_EXERCISE DESCRIPTION_. Print exactly those lines that run from the beginning of the data to the line bearing "distance: float = 8.0", inclusive.

_DATA LINES_.
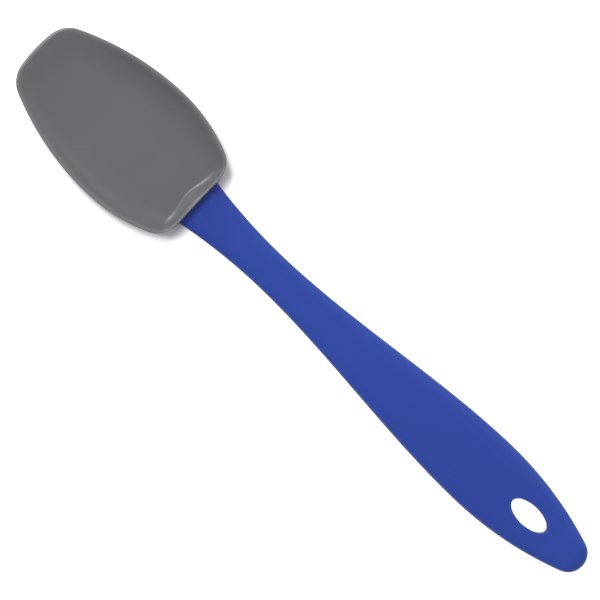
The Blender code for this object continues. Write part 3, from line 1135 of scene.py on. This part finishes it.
    def build(self, material: Material) -> Object:
        """Build the head's skin with its socket and put it in the scene.

        Args:
            material: Its finish.

        Returns:
            The piece.
        """
        points, normals = self.outline()
        right = np.array(self.bowl_rings(points, normals) + self.back_rings(points, normals))
        left = right[:, -2:0:-1] * np.array([1.0, -1.0, 1.0, 1.0])
        rings = np.concatenate([right, left], axis=1)
        rings[..., 0] = self.joint_x - rings[..., 0]
        mesh = ring_mesh("silicone_head_skin", rings[..., :3], closed=True)
        # Distance from the outline, which the finish reads to paint light along the lip.
        lip = mesh.attributes.new(Trait.LIP.value, "FLOAT", "POINT")
        lip.data.foreach_set("value", rings[..., 3].ravel())
        mesh.materials.append(material)
        tidy(mesh)
        hollow = cut_away(mesh, self.handle.socket(self.fit_gap, self.tang_cover, material))
        tidy(hollow)
        return dress("silicone_head_skin", hollow, Body.HEAD, Node.HEAD)


# Studio


@dataclass(frozen=True)
class SoftBox:
    """Square lamp that shines at the spoon.

    The heading is 0 beyond the tip of the head and grows towards +Y. The share is how much of the light that
    falls on the floor comes from this lamp. The lamps and the world together give 1, at which colours show
    as they are.
    """

    name: str
    heading: float
    elevation: float
    size: float
    share: float
    distance: float = 8.0

    def build(self) -> None:
        """Put the lamp in the scene."""
        away = Vector((-math.cos(self.heading) * math.cos(self.elevation),
                       math.sin(self.heading) * math.cos(self.elevation), math.sin(self.elevation)))
        light = bpy.data.lights.new(self.name, "AREA")
        light.shape = "SQUARE"
        light.size = self.size
        light.energy = (math.pi * self.distance) ** 2 * self.share / away.z
        lamp = link(self.name, light)
        lamp.location = away * self.distance
        lamp.rotation_euler = away.to_track_quat("Z", "Y").to_euler()


KEY = SoftBox("key", heading=math.radians(16), elevation=math.radians(51), size=3.2, share=0.46)
SIDE = SoftBox("side", heading=math.radians(95), elevation=math.radians(34), size=6.0, share=0.08)
TIP = SoftBox("tip", heading=math.radians(-12), elevation=math.radians(22), size=4.4, share=0.03)


@dataclass
class Studio:
    """Camera, lights, floor and background.

    The picture is photo_across wide at the focus height, and the spoon's middle lies right of its own and
    below it. The lifts say how far the floor shines beside the head and round the handle. The first begins
    at an oval round the head, and the second along the spoon.
    """

    photo_across: float = 202.14 * MM
    lens: float = 250.0
    turn: float = math.radians(43.40)
    centre_right: float = 3.0 * MM
    centre_down: float = 2.56 * MM
    focus_height: float = 6.0 * MM
    lamps: tuple[SoftBox, ...] = (KEY, SIDE, TIP)
    floor_colour: float = 0.98
    side_lift: float = 0.60
    tail_lift: float = 0.88
    lift_from: float = -51.0 * MM
    lift_to: float = -45.0 * MM
    oval_x: float = -80.4 * MM
    oval_length: float = 77.0 * MM
    oval_width: float = 46.9 * MM
    oval_from: float = 0.97
    oval_to: float = 1.09
    floor_size: float = 6.0

    def camera(self) -> None:
        """Long lens straight above the spoon, turned as in the photograph."""
        data = bpy.data.cameras.new("camera")
        data.lens = self.lens
        camera = link("camera", data)
        bpy.context.scene.camera = camera
        right = Vector((math.cos(self.turn), math.sin(self.turn), 0.0))
        up = Vector((-math.sin(self.turn), math.cos(self.turn), 0.0))
        middle = (cad_box[0] + cad_box[1]) / 2
        distance = self.photo_across * self.lens / data.sensor_width
        place = -right * self.centre_right + up * self.centre_down
        camera.location = (middle.x + place.x, middle.y + place.y, self.focus_height + distance)
        camera.rotation_euler = (0.0, 0.0, self.turn)

    def world(self) -> None:
        """Even light from all round, with a white background."""
        world = bpy.data.worlds.new("studio")
        world.use_nodes = True
        bpy.context.scene.world = world
        tree = world.node_tree
        seen = self._seen(tree)
        ambient = 1 - sum(lamp.share for lamp in self.lamps)
        strength = seen * (1.0 - ambient) + ambient
        tree.nodes["Background"].inputs["Color"].default_value = (1.0, 1.0, 1.0, 1.0)
        tree.links.new(strength.source, tree.nodes["Background"].inputs["Strength"])

    def floor(self) -> None:
        """Pale floor that the camera sees as white all round the head and the handle.

        It shines where it is seen, but not in an oval under the head, where it keeps the head's shadow.
        """
        half = self.floor_size / 2
        mesh = bpy.data.meshes.new("floor")
        corners = [(-half, -half, 0), (half, -half, 0), (half, half, 0), (-half, half, 0)]
        mesh.from_pydata(corners, [], [(0, 1, 2, 3)])
        material = bpy.data.materials.new("studio_floor")
        material.use_nodes = True
        tree = material.node_tree
        shader = tree.nodes["Principled BSDF"]
        shader.inputs["Base Color"].default_value = (self.floor_colour,) * 3 + (1.0,)
        shader.inputs["Roughness"].default_value = 1.0
        shader.inputs["Specular IOR Level"].default_value = 0.0
        shader.inputs["Emission Color"].default_value = (1.0, 1.0, 1.0, 1.0)
        where = tree.nodes.new("ShaderNodeSeparateXYZ")
        tree.links.new(tree.nodes.new("ShaderNodeTexCoord").outputs["Object"], where.inputs[0])
        x, y = Number(tree, where.outputs["X"]), Number(tree, where.outputs["Y"])
        along = (x - self.lift_from) * (1.0 / (self.lift_to - self.lift_from))
        across = (x - self.oval_x) * (2.0 / self.oval_length)
        out = (across ** 2.0 + (y * (2.0 / self.oval_width)) ** 2.0).root()
        lift = ((out - self.oval_from) * (1.0 / (self.oval_to - self.oval_from))).eased() * self.side_lift
        lift = mix(lift, self.tail_lift, along.eased()) * self._seen(tree)
        tree.links.new(lift.source, shader.inputs["Emission Strength"])
        mesh.materials.append(material)
        link("floor", mesh)

    @staticmethod
    def _seen(tree: NodeTree) -> Number:
        """1 for what the camera, a reflection or clear material sees, and 0 for light that falls.

        Args:
            tree: Tree of the material or the world.

        Returns:
            The number.
        """
        path = tree.nodes.new("ShaderNodeLightPath")
        seen = Number(tree, path.outputs["Is Camera Ray"]) + Number(tree, path.outputs["Is Glossy Ray"])
        return seen.math("ADD", Number(tree, path.outputs["Is Transmission Ray"]), clamp=True)

    def build(self) -> None:
        """Set up the whole studio."""
        bpy.context.scene.view_settings.view_transform = "Standard"
        self.camera()
        for lamp in self.lamps:
            lamp.build()
        self.world()
        self.floor()


def main() -> None:
    """Build the spoon and its studio."""
    logging.basicConfig(level=logging.INFO)
    surface = moulded_surface_group()
    silicone = SILICONE.build(surface)
    plastic = PLASTIC.build(surface)
    handle = Handle.from_frame()
    handle.build(plastic)
    SiliconeHead.from_frame(handle).build(silicone)
    Studio().build()


if __name__ == "__main__":
    main()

_ANSWER_.
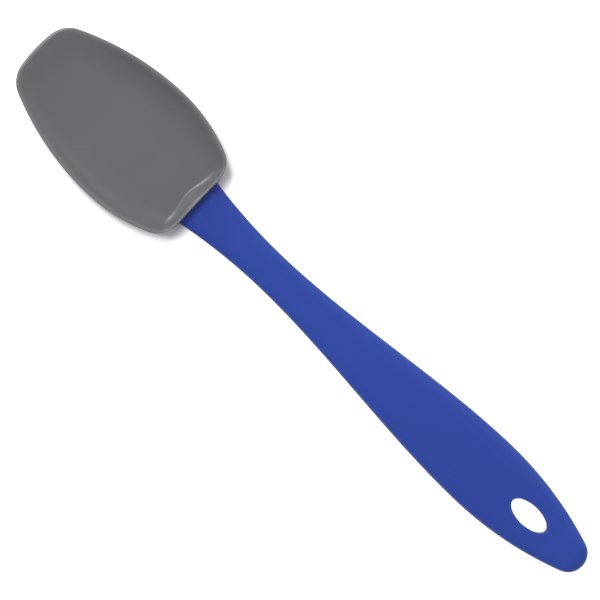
The Blender code for this object continues. Write part 3, from line 1135 of scene.py on. This part finishes it.
    def build(self, material: Material) -> Object:
        """Build the head's skin with its socket and put it in the scene.

        Args:
            material: Its finish.

        Returns:
            The piece.
        """
        points, normals = self.outline()
        right = np.array(self.bowl_rings(points, normals) + self.back_rings(points, normals))
        left = right[:, -2:0:-1] * np.array([1.0, -1.0, 1.0, 1.0])
        rings = np.concatenate([right, left], axis=1)
        rings[..., 0] = self.joint_x - rings[..., 0]
        mesh = ring_mesh("silicone_head_skin", rings[..., :3], closed=True)
        # Distance from the outline, which the finish reads to paint light along the lip.
        lip = mesh.attributes.new(Trait.LIP.value, "FLOAT", "POINT")
        lip.data.foreach_set("value", rings[..., 3].ravel())
        mesh.materials.append(material)
        tidy(mesh)
        hollow = cut_away(mesh, self.handle.socket(self.fit_gap, self.tang_cover, material))
        tidy(hollow)
        return dress("silicone_head_skin", hollow, Body.HEAD, Node.HEAD)


# Studio


@dataclass(frozen=True)
class SoftBox:
    """Square lamp that shines at the spoon.

    The heading is 0 beyond the tip of the head and grows towards +Y. The share is how much of the light that
    falls on the floor comes from this lamp. The lamps and the world together give 1, at which colours show
    as they are.
    """

    name: str
    heading: float
    elevation: float
    size: float
    share: float
    distance: float = 8.0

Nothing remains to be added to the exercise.